Although such portfolios as described are generally satisfactory, they do have shortcomings in that since the pockets are formed by adhesively securing edges of the flap to the interior of the covers which requires an additional and costly processing step in their manufacture. Additionally, when the pockets are formed by adhesively securing the flaps, the expandability of the pockets is limited, particularly when standard size sheets of paper are to be inserted into the respective pockets. Thus, it is often necessary to use more than one portfolio to accommodate the required papers.
It is therefore an object of this invention to provide a portfolio in which the pockets thereof are easily expandable to accommodate varying amounts of papers and the like.
It is a further object of this invention to provide a portfolio which can be manufactured from a single piece of appropriate sheet material and which does not require the use of adhesives or other fastening means to provide expandable pockets therein.
These and other objects of this invention will be apparent with the following description and claims.
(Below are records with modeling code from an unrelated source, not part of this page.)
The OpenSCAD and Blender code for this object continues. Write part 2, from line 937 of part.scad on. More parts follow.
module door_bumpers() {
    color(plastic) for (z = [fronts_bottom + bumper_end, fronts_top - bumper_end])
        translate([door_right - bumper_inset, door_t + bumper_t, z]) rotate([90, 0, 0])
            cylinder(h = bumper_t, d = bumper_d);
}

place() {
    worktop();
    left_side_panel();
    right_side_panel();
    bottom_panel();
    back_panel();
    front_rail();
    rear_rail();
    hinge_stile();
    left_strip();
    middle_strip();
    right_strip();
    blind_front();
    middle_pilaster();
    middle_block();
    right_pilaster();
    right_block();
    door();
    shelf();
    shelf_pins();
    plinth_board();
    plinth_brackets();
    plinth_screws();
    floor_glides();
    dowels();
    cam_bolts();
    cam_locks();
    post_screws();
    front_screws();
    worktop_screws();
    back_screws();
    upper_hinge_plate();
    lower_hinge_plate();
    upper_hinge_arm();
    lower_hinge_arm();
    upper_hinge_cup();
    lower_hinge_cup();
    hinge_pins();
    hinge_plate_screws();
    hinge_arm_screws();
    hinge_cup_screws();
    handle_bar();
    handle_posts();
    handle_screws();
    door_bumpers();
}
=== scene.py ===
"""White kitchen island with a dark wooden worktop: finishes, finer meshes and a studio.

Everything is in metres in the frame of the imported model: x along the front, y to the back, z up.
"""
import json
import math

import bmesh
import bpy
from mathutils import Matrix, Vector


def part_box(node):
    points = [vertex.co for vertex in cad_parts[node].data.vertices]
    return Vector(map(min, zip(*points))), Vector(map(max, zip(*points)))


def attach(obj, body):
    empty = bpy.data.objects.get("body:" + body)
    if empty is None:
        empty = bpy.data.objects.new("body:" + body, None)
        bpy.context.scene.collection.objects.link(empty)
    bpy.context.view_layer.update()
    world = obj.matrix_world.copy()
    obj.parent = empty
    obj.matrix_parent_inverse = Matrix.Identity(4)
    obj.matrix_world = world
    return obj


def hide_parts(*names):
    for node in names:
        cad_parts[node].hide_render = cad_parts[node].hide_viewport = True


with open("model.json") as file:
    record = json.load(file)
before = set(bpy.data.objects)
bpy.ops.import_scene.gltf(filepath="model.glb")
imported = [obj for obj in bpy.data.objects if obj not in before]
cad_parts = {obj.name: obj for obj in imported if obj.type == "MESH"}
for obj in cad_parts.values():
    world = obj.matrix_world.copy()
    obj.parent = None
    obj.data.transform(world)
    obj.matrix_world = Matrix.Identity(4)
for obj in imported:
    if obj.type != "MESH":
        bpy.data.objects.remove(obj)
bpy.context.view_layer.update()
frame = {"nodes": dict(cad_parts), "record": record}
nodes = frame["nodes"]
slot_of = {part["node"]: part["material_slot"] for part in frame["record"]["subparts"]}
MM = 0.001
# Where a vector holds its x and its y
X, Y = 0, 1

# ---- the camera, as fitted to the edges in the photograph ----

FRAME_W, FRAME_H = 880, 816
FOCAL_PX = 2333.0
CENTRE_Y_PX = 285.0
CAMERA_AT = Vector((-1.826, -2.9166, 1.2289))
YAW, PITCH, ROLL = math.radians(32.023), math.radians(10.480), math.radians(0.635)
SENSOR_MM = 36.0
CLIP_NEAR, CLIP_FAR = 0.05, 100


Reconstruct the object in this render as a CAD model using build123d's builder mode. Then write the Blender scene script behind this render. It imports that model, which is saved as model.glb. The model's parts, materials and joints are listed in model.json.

The foregoing and other objects of this invention are achieved by providing a portfolio having one or more pockets each formed therein by a portion of the cover of the portfolio and by a pair of flaps, each flap being integral with the main body of each of the portfolio covers. One of the flaps is positioned at a side of the portfolio cover and the other flap is positioned along a bottom edge of the portfolio cover. Thereafter, the side and bottom flaps are folded in such a manner that the side flap is sandwiched between sections formed in the bottom flap and an expandable pocket is formed without the use of adhesives or other fastening means.